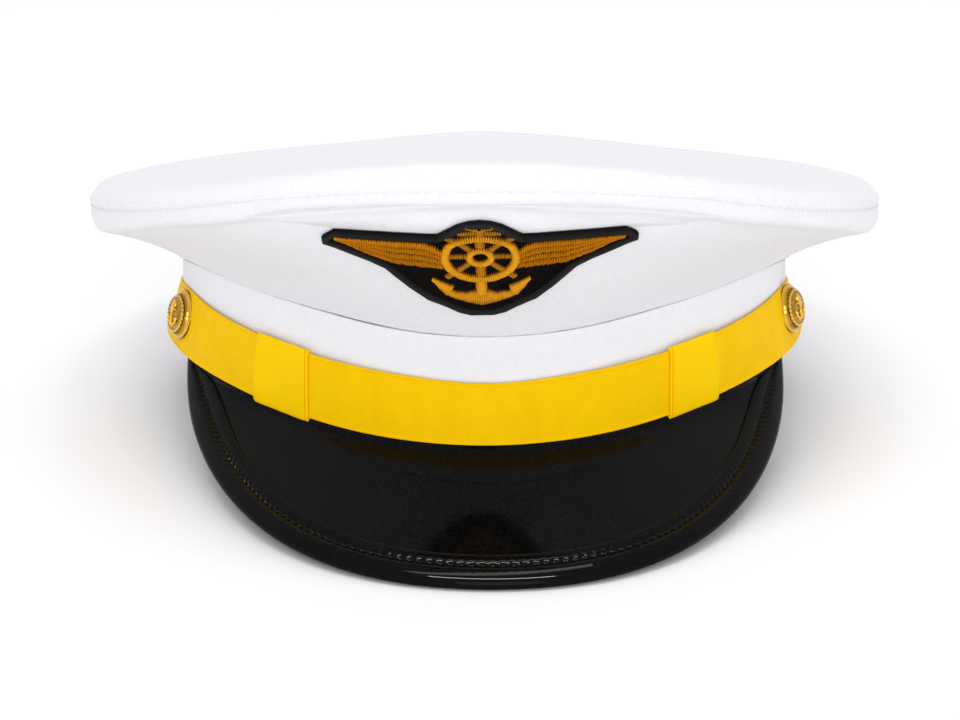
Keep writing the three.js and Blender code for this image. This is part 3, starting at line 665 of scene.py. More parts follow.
def work_cloth(bm, move):
    """Moves each outward-facing point of the cloth."""
    bm.normal_update()
    moves = []
    for vert in bm.verts:
        outward = vert.normal.dot(Vector((vert.co.x, vert.co.y, 0)).normalized())
        if outward > 0.05 or vert.normal.z > 0.3:
            moves.append((vert, move(vert.co, vert.normal) * MM))
    for vert, by in moves:
        vert.co += by


def wrap_map(bm, radius):
    """A map that runs round the cap and up its wall, in metres."""
    uv = bm.loops.layers.uv.get("UVMap") or bm.loops.layers.uv.new("UVMap")
    for face in bm.faces:
        turn = azimuth_of(face.calc_center_median())
        for loop in face.loops:
            swing = azimuth_of(loop.vert.co) - turn
            swing -= math.tau * round(swing / math.tau)
            place = loop.vert.co
            loop[uv].uv = ((turn + swing) * radius, place.z + 0.6 * place.xy.length)


softened(side_bm, 0.0004, 2)
front_edges = [
    edge for edge in side_bm.edges
    if all(vert.co.y < -0.02 and vert.co.z > 0.04 for vert in edge.verts)
]
bmesh.ops.subdivide_edges(side_bm, edges=front_edges, cuts=1, use_grid_fill=True, smooth=0.6)
work_cloth(side_bm, side_move)
wrap_map(side_bm, CROWN_RADIUS * MM)
crown_tree = BVHTree.FromBMesh(side_bm)
piece("crown_side_cloth", side_bm, [white_twill], ["crown_side"])

# %% [markdown]
# The top panel is stretched over the same stiffened edge and sewn to the side. Its seam
# allowance lies under it, so the panel stands a little proud along the seam, most of all
# at the sides where the edge turns tightly. Its hem is drawn down until it meets the side.

# %% Crown top
top_bm = squares_of("crown_top")
hem_at = widest(rings_of(top_bm))


def top_move(point, normal):
    turn = azimuth_of(point)
    hem = hem_at(turn)
    above = (hem - point).length / MM
    sideways = min(1, max(0, (abs(math.degrees(turn)) - 25) / 45))
    welt = mix(0.12, 0.6, sideways) * bell((above - 1.3) / 1.0)
    run = turn * CROWN_RADIUS / STITCH_LENGTH
    puckers = 0.06 * bell(above / 3.5) * math.cos(math.tau * run)
    uneven = 0.35 * noise.noise(point * 24) + 0.10 * noise.noise(point * 110)
    down = (seam_at(turn) - hem) / MM * bell(above / 4.5) - Vector((0, 0, 0.3 * bell(above)))
    return normal * (welt + puckers + uneven * min(1, above / 8)) + down


def flat_map(bm):
    uv = bm.loops.layers.uv.get("UVMap") or bm.loops.layers.uv.new("UVMap")
    for face in bm.faces:
        for loop in face.loops:
            loop[uv].uv = loop.vert.co.xy


softened(top_bm, 0.0004, 2)
work_cloth(top_bm, top_move)
flat_map(top_bm)
piece("crown_top_cloth", top_bm, [white_twill], ["crown_top"])

# %% [markdown]
# A row of small white stitches runs just under the seam, right round the crown. Each one
# is laid on the finished cloth: its ends are found by looking for the nearest point of
# the cloth, and its middle stands a thread's thickness off it.

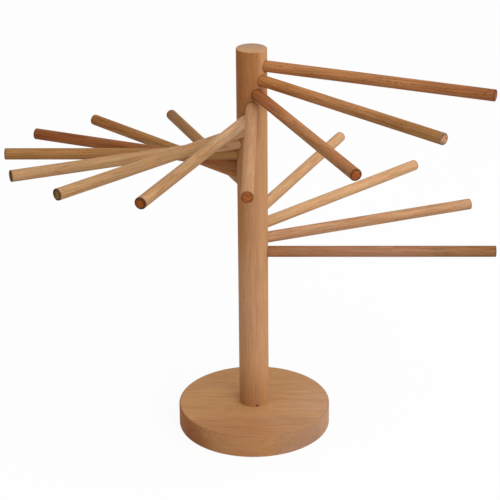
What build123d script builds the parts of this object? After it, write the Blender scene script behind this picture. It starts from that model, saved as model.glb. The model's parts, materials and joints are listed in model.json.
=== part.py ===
"""A pasta drying rack in beech: dowel arms that wind down a round post on a round base.

The origin is the centre of the base's underside, +Z is up, and -Y faces the viewer.
Seen from above the arms go round clockwise as they go down, one step of a turn each, and
the last one points along +X. Each arm is a push fit in a blind socket of the post and
pulls straight out, so that the rack packs flat. Lengths are in millimetres.
"""

import os

from build123d import *

# Rack
rack_height = 430.0
full_turn = 360.0
quarter_turn = 90.0

# Base disc
base_diameter = 165.0
base_thickness = 25.0
base_top_round = 2.0
base_foot_round = 1.0

# Post, which stands in a shallow seat in the base
post_diameter = 32.0
post_top_round = 1.0
post_foot_chamfer = 0.8
post_seat_depth = 10.0
post_seat_gap = 0.05

# Arms and their blind sockets
arm_count = 16
arm_diameter = 12.0
arm_length = 256.0
arm_grip = 14.0
arm_drop = 13.9
top_arm_below_post_top = 17.5
arm_tip_round = 0.7
arm_root_chamfer = 1.2
socket_radial_gap = 0.05
socket_end_gap = 0.5

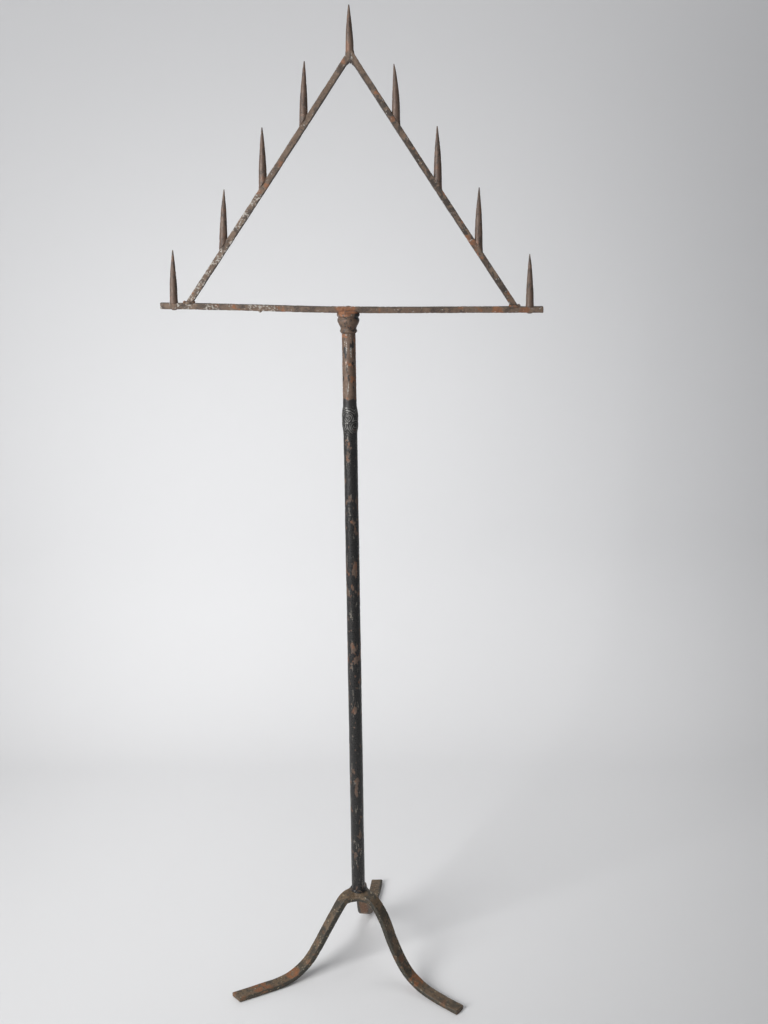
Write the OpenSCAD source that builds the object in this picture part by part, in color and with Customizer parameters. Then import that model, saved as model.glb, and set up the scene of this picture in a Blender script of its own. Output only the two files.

● ● ● ●

■ **THE PROBLEM**
Find the string "Blender" in the records, then copy each line where it occurs.

■ **SOLUTION**
Keep writing the three.js and Blender code for this image. This is part 3, starting at line 665 of scene.py. More parts follow.
What build123d script builds the parts of this object? After it, write the Blender scene script behind this picture. It starts from that model, saved as model.glb. The model's parts, materials and joints are listed in model.json.
Write the OpenSCAD source that builds the object in this picture part by part, in color and with Customizer parameters. Then import that model, saved as model.glb, and set up the scene of this picture in a Blender script of its own. Output only the two files.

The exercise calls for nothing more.